Will there be anything happening Anu time soon in Duval Cou
County!
Don’t count on it, unless it is to hold leases. Even then, some will expire since gas prices are so low. When natural gas prices do rise in the coming years, the deeper EFS will come into it’s own. The Eagle Ford in Duval is deep, dry gas. See our most recent article where we discuss natural gas prices: http://eaglefordshaleblog.com/2012/01/23/pearsall-shale-natural-gas-giant-below-the-eagle-ford/
Has anyone heard of any leasing going on in the southern part of Lee County for any formation?
Is 4.6 acres too small for an oil company to lease in Cuero,Texas?
The railroad commisision requires that 40 acres is the minimum in order to drill..So what they do is get other around you to lease to make up the 40 acres…You would get royalties if anyone struck oil other than you….5% all would get it, beside the leasing of your property. We have 16 acres in Seguin and were approached by a landman, but other in our are didnt want to lease..Holding out for more money in future I would suppose
From what I understand no, what they do is get leases from you and everyone around you because they use the large area underneath you property.

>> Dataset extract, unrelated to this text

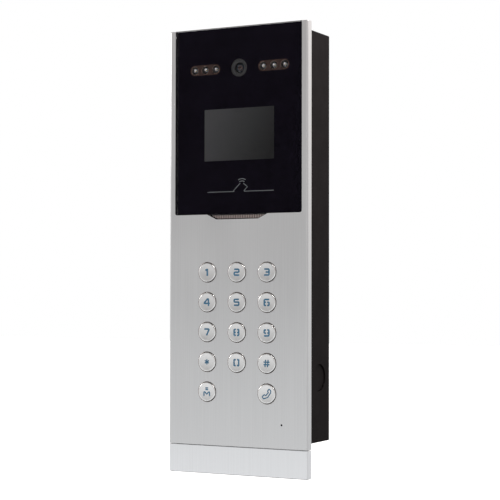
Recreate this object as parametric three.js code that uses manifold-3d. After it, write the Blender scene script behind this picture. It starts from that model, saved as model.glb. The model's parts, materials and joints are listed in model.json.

Because their leasing from our city lots but they have to get everyone to sign to get to use the entire city.
I see a lot of mention of Cuero, Fayette County, etc. What are “typical” leases per acre/year for an oil lease in these areas?
Aron,
In 2011 the going rate were $1,500 and now, I’m told as much as $2,300 + and more leasing to come.
Water rights can be leased and sold. In the western states they can be as important as mineral. It’s a first-use water law which means that somebody who is using x acre-ft of water per year is entitled to that amount even though the water is running through your property! Wars have been fought on this point! Classic movie theme was ranchers fighting farmers who dammed their river!